Geboren wurde sie auf der griechischen Insel Levkas. Musikalisch war Agnes Baltsa eine klassische Frühstarterin. Sie studierte in Athen, machte mit 19 Jahren ihr Diplom, gewann mit 20 den Bukarester Enescu-Wettbewerb und kam mit einem Maria-Callas-Stipendium an die Münchner Musikhochschule. Ein Fingerzeig: Von der Energie her reichte nur sie, zusammen mit Julia Varady, an die Assoluta heran. 1968 das Debüt in Frankfurt als Cherubino, 1970 war die Baltsa der jüngste Octavian in der Geschichte der Wiener Staatsoper. Ein Jahr später stand sie in Houston erstmals als Carmen auf der Bühne.

Karajan wurde zu einer Art Lebensdirigent.

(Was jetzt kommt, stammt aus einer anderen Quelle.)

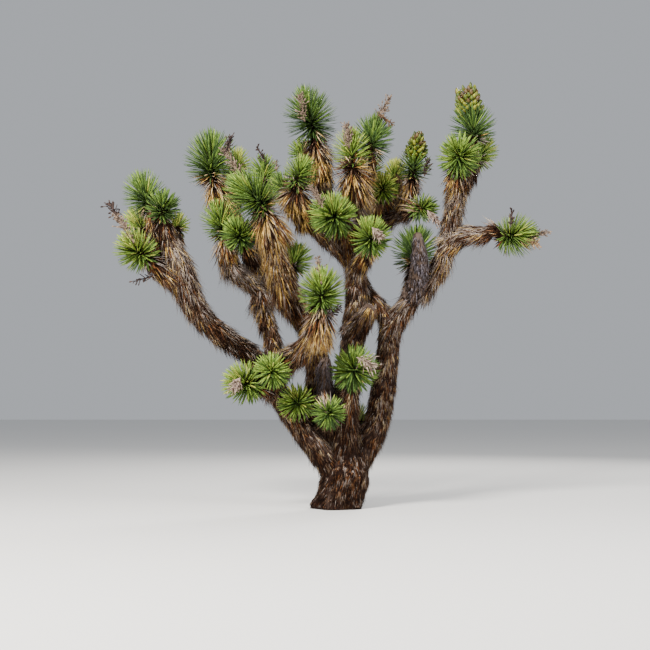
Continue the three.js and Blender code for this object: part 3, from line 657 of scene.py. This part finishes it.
def deal_dead(leaves, room, age, bundles, bleach=0.0, place=None):
    """Deals dead leaves by colour: by chance, from the shares of their age from -1 (oldest) to 5.

    The chance is half noise as wide as a few leaves, so that neighbours look alike. Grey and pale gain on the
    upper sides as painted light, and by bleach, and rust and gold on the undersides as painted shade. Leaves
    without room are left out. The noises are read at the leaves' roots, or at the given place.
    """
    place = leaves["root"] if place is None else place
    patch, difference = LIKE_AGES
    age = np.clip(age + difference * (swell(place / patch, 31) - 0.5), AGES[0], AGES[-1])
    shares = np.stack([np.interp(age, AGES, column) for column in DEAD_SHARES.T], axis=1)
    # Painted light and shade: leaves facing up get more grey and pale, leaves facing down more of the other
    # colours
    top_light_and_bleach = np.clip(0.5 + 0.8 * leaves["out"][:, 2] + bleach, 0, 1.45)[:, None]
    shares *= np.where(TOP_LIT_AND_BLEACHED, 0.35 + 1.4 * top_light_and_bleach, 1.55 - top_light_and_bleach)
    bounds = np.cumsum(shares, axis=1) / shares.sum(axis=1, keepdims=True)
    chance = 0.5 + 1.2 * (swell(place / LIKE_COLOURS, 33) - 0.5) + 0.8 * (rng.random(len(age)) - 0.5)
    colour = (chance.clip(0, 1)[:, None] > bounds[:, :-1]).sum(axis=1)
    deal(leaves, np.where(room, colour, -1), bundles)


# Two tones of one colour, mixed by noise about as fine as a leaf
leaf_tones, given, result = shader_group("leaf tones", ("Dark", "Light"), {"Colour": "NodeSocketColor"})
place = add_node(leaf_tones, "TexCoord").outputs["Object"]
tones = add_node(leaf_tones, "TexNoise", Vector=place, Scale=TONE_SCALE, Detail=3.0)
tone = add_node(leaf_tones, "MapRange", Value=tones.outputs["Fac"], From_Min=LOW_TONE, From_Max=HIGH_TONE)
mixed = colour_mix(leaf_tones, tone.outputs["Result"], given["Dark"], given["Light"])
leaf_tones.links.new(mixed, result["Colour"])

# Thatch
# Leaves that died in past years stay on the limbs, folded back with their tips towards the ground. Low down
# they are short, dark and rusty, towards the tufts longer, paler and shaggier, with dark gaps between clumps.
# Their near black colour, dealt most to the old thatch low down, is partly painted shade
THATCH = {  # leaves to the square metre, shortest and longest leaf, width, tilt off the bark in degrees
    "trunk": (17000, 0.045, 0.095, 0.0085, 16),
    "stem": (11500, 0.060, 0.115, 0.0105, 16),
    "stem_middle": (11000, 0.070, 0.130, 0.0105, 18),
    "stem_inner": (10000, 0.090, 0.150, 0.0105, 24),
    "bough": (8800, 0.100, 0.185, 0.0115, 16),
    "stub": (10000, 0.050, 0.100, 0.0090, 13),
    "stub_inner": (9000, 0.090, 0.170, 0.0090, 20),
    "stub_middle": (10500, 0.080, 0.140, 0.0105, 18),
}
CUFFS = {  # where a sleeve of younger leaves ends and stands off: the distance to the limb's tip, and its age
    "bough_far_left": (0.22, 3.0), "bough_right": (1.02, 1.8), "bough_left_low": (0.18, 2.6),
    "bough_upright_left": (0.55, 1.6), "bough_front": (0.62, 2.6),
}
CUFF_LEAF = (0.110, 0.190, 0.0110, 34)  # as in THATCH, without the count
CUFF_LEAVES = 420
CUFF_WIDTH = 0.035
CUFF_LIFT = 0.01
FOOT_LIFT = 0.010  # how far the thatch stands off the bark at the trunk's foot
LIMB_AGES = {"trunk": (-0.9, -0.3), "stem": (0.0, 1.3)}
LIMB_YOUTH = {  # how much younger than most a limb's thatch looks, or older
    "stem_inner": 1.2, "bough_front": 1.3, "bough_upright_left": 0.5, "bough_far_left": -0.7,
    "bough_right": 0.1, "bough_back_right": -1.6, "stub_middle": -0.7,
}
BLEACH = {  # how much more than most a limb's thatch is bleached by the sun
    "bough_far_left": 0.35, "bough_side_right": 0.45, "bough_right": 0.5, "bough_left_low": 0.8,
    "bough_mid_front": 0.6,
}
TIP_AGES = ((0.0, 0.25, 0.60, 1.40), (2.9, 2.4, 1.8, 0.6))  # of a bough, by the distance to its tip
HANG = 0.35  # how much a dead leaf's own weight bends it down
TUSSOCK = 0.045  # how wide a tussock of thatch is
BARE_SHARE = 0.34
ROOT_DEPTH = 0.003
GROUND_CLEARANCE = 0.006
SHORTEST = 0.015
FLATTEST = 0.05  # how little of a leaf's length has to lead away from the limb
DEEPEST = 0.02  # how deep a leaf may lie in another limb

# Balls along all limbs, by which a leaf is tested for room
solid_points = np.vstack([line["points"][::4] for line in lines.values()])
solid_radii = np.concatenate([limb_radius(name, lines[name]["run"][::4]) for name in LIMBS])
solid_owner = np.repeat(np.arange(len(LIMBS)), [len(line["points"][::4]) for line in lines.values()])


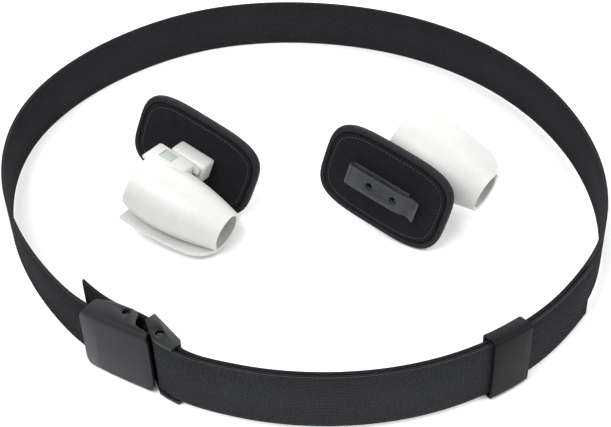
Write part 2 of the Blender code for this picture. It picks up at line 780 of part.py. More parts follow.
def sleeve_radius(u):
    """The middle radius of the sleeve's wall, from its wide end at 0 to its narrow end at 1."""
    wide, narrow = SLEEVE_WIDE_RADIUS, SLEEVE_NARROW_RADIUS
    return wide + (narrow - wide) * u**1.7 + SLEEVE_BULGE * math.sin(math.pi * u) - SLEEVE_WALL / 2


def sweep_sizes():
    """What the sleeve sweeps as it slides: the largest radius, and its axis's highest and lowest place."""
    largest = max(sleeve_radius(k / 20) for k in range(21)) + SLEEVE_WALL / 2 + SLACK
    drop = math.tan(SLEEVE_TILT)
    highest = SLEEVE_HEIGHT - (STEM_X[0] - SLEEVE_START) * drop
    lowest = SLEEVE_HEIGHT - (STEM_X[1] - SLEEVE_START + SLEEVE_SLIDE) * drop
    return largest, highest, lowest


def sleeve_out():
    """How far the sleeve's axis stands off the pad, which keeps the sliding wall clear of the rail."""
    largest, _, lowest = sweep_sizes()
    beside = lowest - (RAIL_Z + RAIL_HEAD / 2)
    return RAIL_TOP + math.sqrt(largest**2 - beside**2)


def sleeve_frame():
    """The sleeve's own frame in the holder: X along its axis, which dips a little to the narrow end."""
    place = Matrix.Translation((SLEEVE_START, SLEEVE_OUT, SLEEVE_HEIGHT))
    return place @ Matrix.Rotation(SLEEVE_TILT, 4, "Y")


SLEEVE_OUT = sleeve_out()


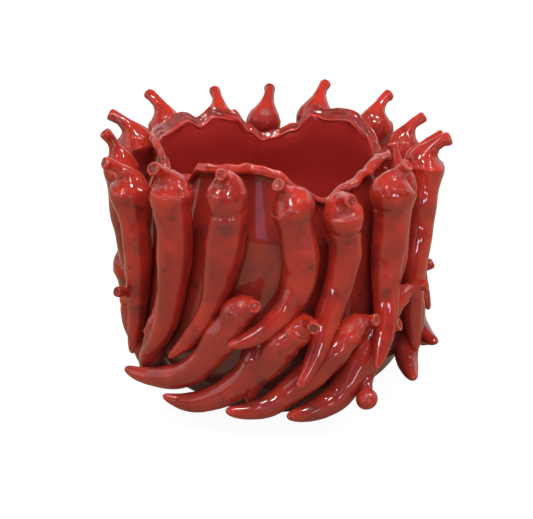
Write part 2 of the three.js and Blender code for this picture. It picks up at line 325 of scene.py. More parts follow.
# The places from side to side, and the widths, of the far windows.
FAR_WINDOWS = ((-2.3, 0.5), (-1.6, 0.5), (0.95, 0.6), (2.0, 0.6))
FAR_WINDOW_HEIGHT = 0.22
FAR_WINDOW_FRONT, FAR_WINDOW_UP = -3, 0.3
FAR_WINDOW_TINT = (0.8, 0.82, 1)
TALL_WINDOW = (0.46, 1.5)
TALL_WINDOW_AT = (-0.33, -2.5, 0.95)
TALL_WINDOW_TINT = (0.72, 0.6, 1)
TALL_WINDOW_SHARE = 0.07
LEFT_PANEL = (1.8, 1.6)
LEFT_PANEL_AT = (-2.6, -0.9, 0.8)
LEFT_PANEL_TINT = (1, 0.98, 0.97)
# How bright the left panel looks where it is mirrored.
LEFT_SHEEN = 1.2
# What the lamps in front and at the left point at.
LOW_ON_POT, HIGH_ON_POT = (0, 0, 0.1), (0, 0, 0.15)


class PlanterSizes(bpy.types.PropertyGroup):
    """The sizes of the pot and of its relief."""
    foot_radius: FloatProperty(
        name="Foot radius", description="Radius of the flat foot", default=54 * MM, unit="LENGTH")
    belly_radius: FloatProperty(
        name="Belly radius", description="Widest radius of the wall", default=POT_HIGH.x, unit="LENGTH")
    neck_radius: FloatProperty(
        name="Neck radius", description="Radius of the wall under the lip", default=86.5 * MM, unit="LENGTH")
    mouth_radius: FloatProperty(
        name="Mouth radius", description="Inside radius under the lip", default=83.6 * MM, unit="LENGTH")
    lip_radius: FloatProperty(
        name="Lip radius", description="Radius of the lip's edge", default=89.5 * MM, unit="LENGTH")
    floor_thickness: FloatProperty(
        name="Floor", description="Thickness of the pot's floor", default=8 * MM, unit="LENGTH")
    lip_ripple: FloatProperty(
        name="Lip ripple", description="How far the torn lip ripples", default=1.6 * MM, unit="LENGTH")
    lump: FloatProperty(
        name="Lumps", description="How far a pepper's lumps stand out", default=1.7 * MM, unit="LENGTH")
    sway: FloatProperty(
        name="Sway", description="How far a pod sways from side to side", default=2 * MM, unit="LENGTH")
    stem_length: FloatProperty(
        name="Stem length", description="From the middle of the head to the stem's end",
        default=29 * MM, unit="LENGTH")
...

Er holte die Baltsa 1975 als Eboli zu den Salzburger Festspielen, nachdem Christa Ludwig die Nerven verloren hatte. Auch in fast jeder oratorischen Produktion gehörte sie fortan zum Karajan-Cast. Wobei der Maestro die Stacheln seines Lieblingsmezzos zu spüren bekam, wie sie einmal im Gespräch mit unserer Zeitung schilderte. Als die Sterbeszene der Carmen geprobt wurde, fuhr Karajan sie an: „Agnes, was für ein Blödsinn.“ Darauf sie: „Ich hab‘s mir eben so vorgestellt, schließlich bin ich noch nie tot gewesen.“

Ihr „Leben und Denken“ habe Karajan geprägt, bekannte die Baltsa. Wie von anderen forderte Karajan Grenzübertritte, José Carreras hatte sich davon nie erholt. Dramatik war dem Maestro wichtiger als Stimmgesundheit. Irgendwann, da hatte sie sich längst in den Opern-Olymp vorgearbeitet, dann der Bruch. „Es war wie in einer Ehe, ein kleiner Schönheitsfehler in unserer Beziehung, der aber innerhalb ein paar Monaten beseitigt wurde.“ Eine höfliche Umschreibung.

Besonders in Ebolis „O don fatale“ aus Verdis „Don Carlo“ zeigten sich Wohl und Wehe des Baltsa-Gesangs. Das war kein Grenzgang mehr, sondern Entäußerung um fast jeden (vokalen) Preis. Und gerade deshalb so atemberaubend, so authentisch, so kompromisslos in seiner Hochdramatik, dass die Baltsa das Publikum regelmäßig ins Delirium trieb. An ihren besten Abenden hatte die Baltsa mehr Energie im letzten kleinen Fingerglied als alle anderen Mezzos zusammen. Was nicht heißt, dass sie ein schwieriger Fall für Regisseure war. Kam darauf an, wie diese mit ihr umgingen.

„Ich mag es, wenn mir Regisseure eine Architektur inszenieren, in der ich mich frei bewegen kann.“ Seitensprünge Richtung Sprechtheater hätten sie interessiert, ihre Professionalität hinderte sie daran. Und dennoch: „Ich würde sofort Medea spielen, Mutter Courage oder Bernarda Alba“, wie sie einmal gestand. Vielleicht hätten die Schauspielhäuser ihre Vulkanausbrüche gar nicht überstanden.